◆ Exercise prompt
Tally the lines in the data that follows that include the word "before", and report nothing but the total.

Rows from a 3D modeling dataset:
──────────────────────────────

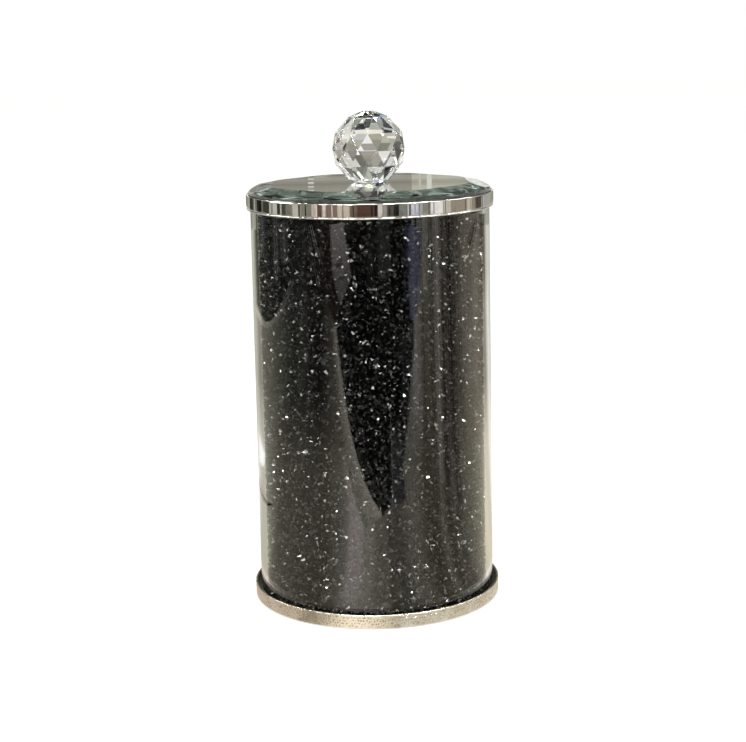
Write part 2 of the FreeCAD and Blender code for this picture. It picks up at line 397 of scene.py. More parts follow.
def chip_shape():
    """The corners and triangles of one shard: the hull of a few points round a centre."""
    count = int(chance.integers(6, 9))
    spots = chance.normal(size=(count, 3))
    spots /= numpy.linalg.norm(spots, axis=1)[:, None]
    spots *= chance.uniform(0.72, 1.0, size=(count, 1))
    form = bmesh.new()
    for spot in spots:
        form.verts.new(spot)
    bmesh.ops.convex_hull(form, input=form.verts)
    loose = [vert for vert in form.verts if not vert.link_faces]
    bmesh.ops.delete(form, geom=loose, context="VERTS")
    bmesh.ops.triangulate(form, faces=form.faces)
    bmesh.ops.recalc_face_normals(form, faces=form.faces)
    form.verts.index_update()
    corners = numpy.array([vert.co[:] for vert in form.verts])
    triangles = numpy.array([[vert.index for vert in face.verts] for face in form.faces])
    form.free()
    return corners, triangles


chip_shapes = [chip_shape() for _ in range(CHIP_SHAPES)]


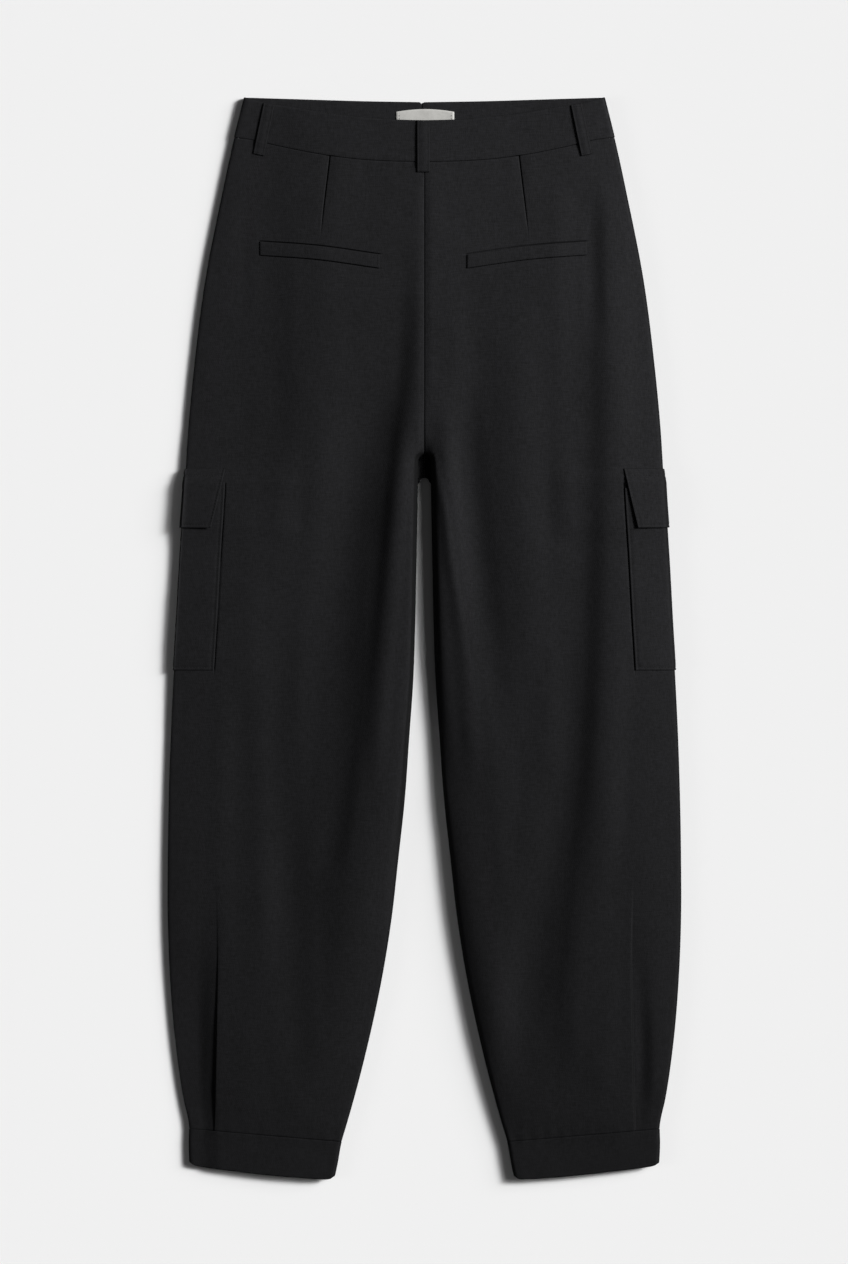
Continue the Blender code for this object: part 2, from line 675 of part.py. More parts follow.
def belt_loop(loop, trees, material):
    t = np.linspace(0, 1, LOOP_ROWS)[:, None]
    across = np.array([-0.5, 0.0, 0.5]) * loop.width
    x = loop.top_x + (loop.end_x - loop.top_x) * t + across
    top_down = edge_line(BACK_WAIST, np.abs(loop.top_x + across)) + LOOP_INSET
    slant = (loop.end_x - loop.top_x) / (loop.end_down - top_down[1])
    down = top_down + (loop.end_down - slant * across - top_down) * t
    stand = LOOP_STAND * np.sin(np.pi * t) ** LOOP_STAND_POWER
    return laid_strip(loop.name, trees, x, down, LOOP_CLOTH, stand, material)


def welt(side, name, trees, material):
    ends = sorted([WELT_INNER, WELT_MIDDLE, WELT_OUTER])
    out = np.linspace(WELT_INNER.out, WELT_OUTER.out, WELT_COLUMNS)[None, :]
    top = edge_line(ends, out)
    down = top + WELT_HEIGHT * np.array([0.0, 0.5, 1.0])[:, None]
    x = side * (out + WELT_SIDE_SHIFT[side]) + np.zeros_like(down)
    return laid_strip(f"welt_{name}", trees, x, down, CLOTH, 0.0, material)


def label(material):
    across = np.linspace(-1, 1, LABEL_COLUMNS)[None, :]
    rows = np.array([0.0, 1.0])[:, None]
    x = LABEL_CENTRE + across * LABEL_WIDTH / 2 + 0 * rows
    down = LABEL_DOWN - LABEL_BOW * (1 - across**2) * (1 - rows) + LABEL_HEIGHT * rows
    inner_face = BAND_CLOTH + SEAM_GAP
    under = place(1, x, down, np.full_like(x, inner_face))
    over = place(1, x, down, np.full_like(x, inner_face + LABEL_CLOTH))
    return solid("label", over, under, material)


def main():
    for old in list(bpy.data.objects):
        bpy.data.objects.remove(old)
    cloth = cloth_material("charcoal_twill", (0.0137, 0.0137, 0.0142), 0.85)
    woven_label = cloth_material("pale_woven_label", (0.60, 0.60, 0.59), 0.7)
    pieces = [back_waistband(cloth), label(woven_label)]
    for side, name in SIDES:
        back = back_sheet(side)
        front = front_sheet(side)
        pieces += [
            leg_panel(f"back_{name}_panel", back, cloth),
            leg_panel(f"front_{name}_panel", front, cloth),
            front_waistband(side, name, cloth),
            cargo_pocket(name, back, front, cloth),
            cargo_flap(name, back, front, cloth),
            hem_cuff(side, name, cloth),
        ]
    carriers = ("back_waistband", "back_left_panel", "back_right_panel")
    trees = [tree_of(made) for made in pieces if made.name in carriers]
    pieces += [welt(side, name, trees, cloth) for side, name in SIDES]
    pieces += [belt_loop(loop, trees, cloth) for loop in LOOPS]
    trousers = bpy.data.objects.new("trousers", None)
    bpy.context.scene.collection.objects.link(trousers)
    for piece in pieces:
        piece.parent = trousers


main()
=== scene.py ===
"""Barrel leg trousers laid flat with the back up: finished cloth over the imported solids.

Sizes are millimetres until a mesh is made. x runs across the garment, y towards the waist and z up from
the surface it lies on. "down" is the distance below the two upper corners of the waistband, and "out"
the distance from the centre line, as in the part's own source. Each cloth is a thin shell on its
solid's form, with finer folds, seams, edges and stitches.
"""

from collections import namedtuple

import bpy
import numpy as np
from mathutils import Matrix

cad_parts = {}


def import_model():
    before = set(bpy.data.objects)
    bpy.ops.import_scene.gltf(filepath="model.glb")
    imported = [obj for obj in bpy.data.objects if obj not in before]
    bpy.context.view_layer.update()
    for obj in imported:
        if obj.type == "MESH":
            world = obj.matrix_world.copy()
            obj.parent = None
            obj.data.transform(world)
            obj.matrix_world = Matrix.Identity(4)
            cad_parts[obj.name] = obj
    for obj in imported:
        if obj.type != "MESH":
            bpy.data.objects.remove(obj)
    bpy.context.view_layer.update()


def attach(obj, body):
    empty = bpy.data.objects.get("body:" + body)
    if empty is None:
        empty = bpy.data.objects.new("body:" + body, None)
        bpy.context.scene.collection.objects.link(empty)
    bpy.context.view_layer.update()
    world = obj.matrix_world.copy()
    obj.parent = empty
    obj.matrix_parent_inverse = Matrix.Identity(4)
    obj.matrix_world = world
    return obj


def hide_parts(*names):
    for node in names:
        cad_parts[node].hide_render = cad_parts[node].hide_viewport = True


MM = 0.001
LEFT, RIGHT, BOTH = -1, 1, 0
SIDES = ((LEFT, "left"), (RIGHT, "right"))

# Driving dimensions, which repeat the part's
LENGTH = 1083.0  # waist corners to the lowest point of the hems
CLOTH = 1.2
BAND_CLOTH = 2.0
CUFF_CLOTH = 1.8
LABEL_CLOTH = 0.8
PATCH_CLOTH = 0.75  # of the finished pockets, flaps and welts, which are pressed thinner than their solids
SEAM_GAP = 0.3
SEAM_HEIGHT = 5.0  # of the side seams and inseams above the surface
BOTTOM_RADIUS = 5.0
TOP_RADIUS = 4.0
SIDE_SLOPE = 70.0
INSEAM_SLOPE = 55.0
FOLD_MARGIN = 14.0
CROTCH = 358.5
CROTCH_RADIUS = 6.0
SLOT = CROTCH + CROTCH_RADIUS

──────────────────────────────

◆ Exercise result
2